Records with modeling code

-----

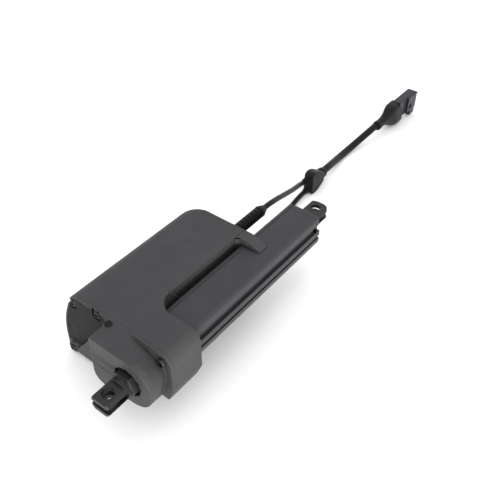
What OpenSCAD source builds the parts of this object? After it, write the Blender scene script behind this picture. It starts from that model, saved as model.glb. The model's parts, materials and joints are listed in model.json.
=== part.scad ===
// Parallel-drive linear actuator, lying on the broad floor of its motor housing.
// +X runs along the rod axis towards the rod eye, +Y towards the motor, +Z along the pin holes.
// The origin is the centre of the rear pin hole.

/* [Stroke and reach] */
// pin to pin length with the rod in
retracted_len = 351; // [345:0.5:360]
// travel of the rod
stroke = 200; // [100:10:200]
// travel of the nut per turn of the spindle
screw_lead = 10; // [4:1:20]

/* [Pin ends] */
// diameter of both pin holes
pin_d = 12.2; // [10:0.1:13]
// diameter of the rear fork bar
fork_d = 25; // [22:0.5:27]
// diameter of the rod tube and of its fork
rod_d = 27.5; // [24:0.5:28]
// width of the slot in both forks
fork_slot = 7; // [5:0.5:9]
// distance across the milled flats of both forks
fork_flats = 17; // [14:0.5:20]

/* [Housing] */
// height of the flat top face over the rod axis
top_z = 30; // [28:0.5:34]
// depth of the resting face under the rod axis
floor_z = 72; // [60:1:80]
// reach of the motor shell beside the rod axis
shell_y = 131; // [120:1:140]
// rear plane of the housing
rear_x = 52; // [48:1:58]
// far end of the motor shell
far_x = 244; // [200:1:260]
// wall thickness of the castings
wall = 3.5; // [3:0.5:5]
// front edge of the gear housing round the guide tube
ring_x = 96; // [88:1:105]
// face of the nose round the rear fork
nose_x = 24; // [20:1:30]
// radius of the nose round the rod axis
nose_r = 31.5; // [28:0.5:34]

/* [Guide tube] */
// width of the extruded guide tube
tube_w = 44; // [40:1:46]
// front face of the tube's end cap
cap_x = 325; // [320:1:330]
// diameter of the smooth inside of the guide tube
tube_bore = 38; // [36:0.5:39]

/* [Drive] */
// diameter of the motor can
motor_d = 64; // [50:1:66]
// length of the motor can
motor_len = 96; // [70:1:110]
// gear module
gear_m = 1.25; // [1:0.25:1.5]

/* [Cables] */
// diameter of the two short leads
lead_d = 7; // [5:0.5:8]
// diameter of the long cable
cable_d = 11; // [8:0.5:12]

/* [Hidden] */
$fn = 64;
e = 0.01;

black_coat = [0.2, 0.2, 0.205];
dark_plastic = [0.13, 0.13, 0.13];
steel = [0.6, 0.6, 0.62];
rubber_black = [0.06, 0.06, 0.06];
bronze = [0.6, 0.5, 0.25];

fork_r = fork_d / 2;
rod_r = rod_d / 2;
lip_y = tube_w / 2 + 2;
half_t = tube_w / 2;
tube_x0 = ring_x - 11;
tube_x1 = cap_x - 7;
slot_y = 28;
cap_screw_at = [-17.6, 17.6];
tube_round = 4.6;
far_round = 17;
nose_rim = 7;
root_r = 24.5;
ear_r = 10.5;
plate_x = rear_x + 4;

teeth_big = 40;
teeth_pinion = 10;
r_big = gear_m * teeth_big / 2;
r_pin = gear_m * teeth_pinion / 2;
train_a = -13;
idler_y = 2 * r_big * cos(train_a);
idler_z = 2 * r_big * sin(train_a);
motor_y = (3 * r_big + r_pin) * cos(train_a);
motor_z = (3 * r_big + r_pin) * sin(train_a);
motor_screw_z = [motor_z - 18, motor_z + 18];
gear_x0 = 62;
gear_x1 = gear_x0 + 10;
motor_x0 = 80.8;
motor_x1 = motor_x0 + motor_len;
shaft_r = 4;
idler_pin_r = 3.5;
idler_sleeve_r = 5.5;
run_gap = 0.08;
plate_x0 = 75.5;

// control board under the housing roof
board_z = 15;
board_t = 1.6;
board_posts = [[109, 41], [109, 93], [227, 41], [227, 93]];

// screws that hold the strap to the housing, as heights
strap_screw_z = [-17, -1];
strap_w = 15;
strap_screw_x = far_x - strap_w / 2;

pillar_r = 6.6;
screw_spots = [[108.3, 13.9], [70, 21], [-23, 20.5], [37, -61], [120.5, -62]];
low_screw = screw_spots[4];
override_at = [48, 46];
pocket_depth = 2.5;
pocket_r = 6.3;

// corners [y, z, radius] of the housing outlines
shell_pts = [[slot_y, -floor_z, 10], [shell_y, -floor_z, 10], [shell_y, -25, 140], [107, top_z, 16],
  [slot_y, top_z, 0.8]];
ring_pts = [[-32.5, -20, 8], [-25, -39, 3], [52, -39, 0.2], [52, top_z, 0.2], [-32.5, top_z, 14]];

// rounded outline through corners with radii, as points
function unit(v) = v / norm(v);
function corner(a, b, c, r, n) =
  let (u = unit(a - b), w = unit(c - b), cs = u * w, half = acos(cs) / 2, d = r / tan(half),
       m = b + unit(u + w) * (r / sin(half)), p = b + u * d, q = b + w * d,
       a0 = atan2(p[1] - m[1], p[0] - m[0]), a1 = atan2(q[1] - m[1], q[0] - m[0]),
       da = a1 - a0 > 180 ? a1 - a0 - 360 : (a1 - a0 < -180 ? a1 - a0 + 360 : a1 - a0))
  [for (i = [0:n]) m + r * [cos(a0 + da * i / n), sin(a0 + da * i / n)]];
function at2(p) = [p[0], p[1]];
function rounded(c, n = 8) = let (k = len(c))
  [for (i = [0:k - 1])
    each corner(at2(c[(i + k - 1) % k]), at2(c[i]), at2(c[(i + 1) % k]), max(0.05, c[i][2]), n)];
// the same outline moved inwards by t (corners given anticlockwise)
function left_n(d) = [-d[1], d[0]];
function inner(c, t) = let (k = len(c))
  [for (i = [0:k - 1]) let (a = at2(c[(i + k - 1) % k]), b = at2(c[i]), d = at2(c[(i + 1) % k]),
    u = unit(b - a), w = unit(d - b), n1 = left_n(u), n2 = left_n(w), m = (n1 + n2) / (1 + n1 * n2))
    [b[0] + t * m[0], b[1] + t * m[1], max(0.3, c[i][2] - t)]];

// closed skin through rings of equally many points, anticlockwise seen from +X
module skin(rings, flat = false) {
  n = len(rings[0]);
  m = len(rings);
  polyhedron(points = [for (r = rings) each r], convexity = 6, faces = concat(
    [[for (k = [0:n - 1]) k]],
    [for (i = [0:m - 2], k = [0:n - 1]) let (a = i * n + k, b = a + n, c = i * n + (k + 1) % n, d = c + n)
      each (flat ? [[a, b, d, c]] : [[a, b, d], [a, d, c]])],
    [[for (k = [n - 1:-1:0]) (m - 1) * n + k]]));
}

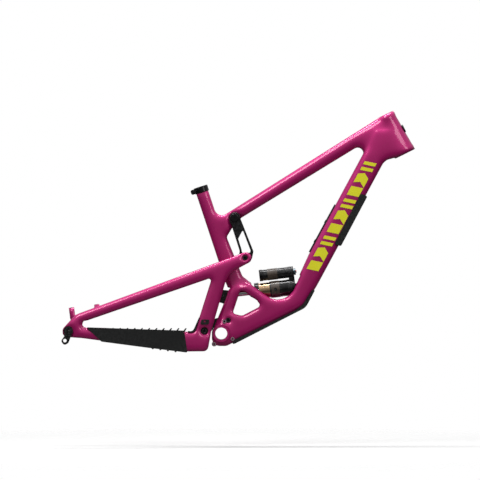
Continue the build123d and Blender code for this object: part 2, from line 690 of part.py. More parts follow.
def derailleur_hanger():
    """Hanger round the axle with the threaded derailleur eye."""
    half = HUB_SPACING / 2
    solid = pin(REAR_AXLE, 13.4, -half - 14, -half - 8.1)
    corners = [
        (-450.0, 6.0, 2), (-427.5, 2.0, 2), (-438.0, -26.0, 8),
        (-450.0, -33.0, 7), (-459.5, -20.0, 7), (-449.5, -6.0, 6),
    ]
    solid += slab(side_face(corners), -half - 14, -half - 8.1)
    solid -= pin(REAR_AXLE, REAR_AXLE_RADIUS + FIT, -120, 0)
    solid -= pin((-448.0, -19.0), 5.0, -120, 0)
    return solid


def hanger_nut():
    """Flanged nut holding the hanger to the dropout."""
    half = HUB_SPACING / 2
    solid = ring(REAR_AXLE, 9.6, REAR_AXLE_RADIUS + FIT, -half - 16.4, -half - 14.05)
    return solid


def brake_inserts():
    """Threaded inserts of the brake posts, one group."""
    pieces = []
    for spot in BRAKE_POSTS:
        pieces.append(post(spot, 4.55, -19, 0) - post(spot, 3.0, -20, 1))
    return Compound(children=pieces)


# ================================================================ upper link
def upper_link():
    """Upper link: forked head, cut-out legs and a wide lower eye."""
    outer = [
        (23.5, 322.0, 0), (23.5, 349.0, 14.2), (52.5, 349.0, 14.2), (56.0, 330.0, 8), (93.0, 237.0, 10),
        (88.0, 212.0, 12), (60.0, 200.0, 12), (50.5, 222.0, 10), (53.0, 238.0, 10), (29.5, 312.0, 10),
    ]
    window = [
        (62.0, 298.0, 2), (49.0, 273.0, 3), (58.5, 242.5, 4),
        (60.0, 233.0, 3), (83.0, 233.0, 3), (84.5, 239.0, 3),
    ]
    low, high = HEAD_POCKET_HALF + 0.4, TOP_TUBE_HALF + 1.0
    cheek = slab(side_face(outer), low, high)
    cheek = fillet(rims(cheek, low, high, 30), 2.0)
    solid = cheek + mirror(cheek, about=Plane.XZ)
    web = [(36.5, 296.0, 3), (66.0, 296.0, 3), (60.0, 288.0, 3), (50.0, 272.0, 3), (43.5, 272.0, 2)]
    solid += slab(side_face(web), -low - 1.2, low + 1.2)
    solid += pin(UPPER_ARM_PIVOT, 17.5, -LINK_EYE_HALF, LINK_EYE_HALF)
    cut = slab(side_face(window), -40, 40)
    solid -= cut - pin(UPPER_ARM_PIVOT, 15.8, -41, 41)
    solid -= pin(UPPER_FRAME_PIVOT, AXLE_RADIUS + FIT, -40, 40)
    solid -= pin(UPPER_ARM_PIVOT, BEARING_RADIUS + FIT, -40, 40)
    return solid


# ================================================================ lower link
def turned(point, centre, degrees):
    """Side position turned anticlockwise about a centre."""
    angle = math.radians(degrees)
    x, z = point[0] - centre[0], point[1] - centre[1]
    cosine, sine = math.cos(angle), math.sin(angle)
    return (centre[0] + x * cosine - z * sine, centre[1] + x * sine + z * cosine)


def eye_seen_from_link(share):
    """Rear eye of the shock and its direction forwards, in the link's own frame, at a share of travel."""
    (along_x, along_z), length = shock_axis()
    reach = length - SHOCK_STROKE * share
    eye = (SHOCK_FRONT[0] + along_x * reach, SHOCK_FRONT[1] + along_z * reach)
    eye = turned(eye, SHOCK_FRONT, LINK_SWING * SHOCK_SWING_SHARE * share)
    seen = turned(eye, LOWER_FRAME_PIVOT, LINK_SWING * share)
    ahead = turned((-along_x, -along_z), (0, 0), LINK_SWING * (1 + SHOCK_SWING_SHARE) * share)
    return seen, ahead


def lower_link():
    """Lower link: clevis for the shock, hub on the frame and arm to the swingarm."""
    rise = [
        (-8.5, 90.5, 2), (3.5, 125.5, 3), (24.0, 124.0, 9), (32.0, 82.0, 20), (34.0, 36.0, 11),
        (20.0, 24.5, 8), (4.0, 32.0, 4), (2.0, 60.0, 10), (7.0, 86.0, 3),
    ]
    reach = [
        (24.0, 50.0, 4), (-8.0, 45.5, 8), (-26.0, 40.0, 8), (-56.0, 20.0, 8), (-56.0, -3.0, 8),
        (-38.0, -3.0, 6), (-24.0, 12.0, 4), (0.0, 30.0, 4), (20.0, 26.0, 4),
    ]
    solid = slab(side_face(rise), -LINK_HALF, LINK_HALF) + slab(side_face(reach), -LINK_HALF, LINK_HALF)
    solid += pin(LOWER_ARM_PIVOT, 13.0, -LINK_EYE_HALF, LINK_EYE_HALF)
    solid += pin(LOWER_FRAME_PIVOT, BEARING_RADIUS + 2.6, -LINK_HALF, LINK_HALF)
    solid -= pin((0, 0), SHELL_RADIUS + 1.0, -60, 60)
    gap = EYE_WIDTH / 2 + 0.5
    for share in (0.0, 0.12, 0.25, 0.38, 0.5, 0.62, 0.75, 0.88, 1.0):
        centre, ahead = eye_seen_from_link(share)
        solid -= pin(centre, EYE_RADIUS + 1.6, -gap, gap)
        lane = axis_plane(centre, ahead) * (Pos(0, 0, 40) * Box(2 * gap, 2 * SHAFT_RADIUS + 6, 80))
        solid -= lane
    solid -= pin(SHOCK_REAR, SHOCK_BOLT_RADIUS + FIT, -40, 40)
    solid -= pin(LOWER_FRAME_PIVOT, BEARING_RADIUS + FIT, -40, 40)
    solid -= pin(LOWER_ARM_PIVOT, AXLE_RADIUS + FIT, -40, 40)
    return solid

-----

--- Directive ---
Restate the listing exactly, starting at its first line and ending at the line where "screw_lead = 10; // [4:1:20]" occurs; include both and no other lines.

--- Final result ---
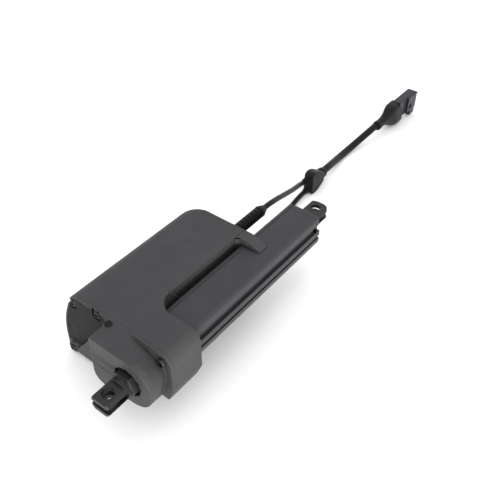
What OpenSCAD source builds the parts of this object? After it, write the Blender scene script behind this picture. It starts from that model, saved as model.glb. The model's parts, materials and joints are listed in model.json.
=== part.scad ===
// Parallel-drive linear actuator, lying on the broad floor of its motor housing.
// +X runs along the rod axis towards the rod eye, +Y towards the motor, +Z along the pin holes.
// The origin is the centre of the rear pin hole.

/* [Stroke and reach] */
// pin to pin length with the rod in
retracted_len = 351; // [345:0.5:360]
// travel of the rod
stroke = 200; // [100:10:200]
// travel of the nut per turn of the spindle
screw_lead = 10; // [4:1:20]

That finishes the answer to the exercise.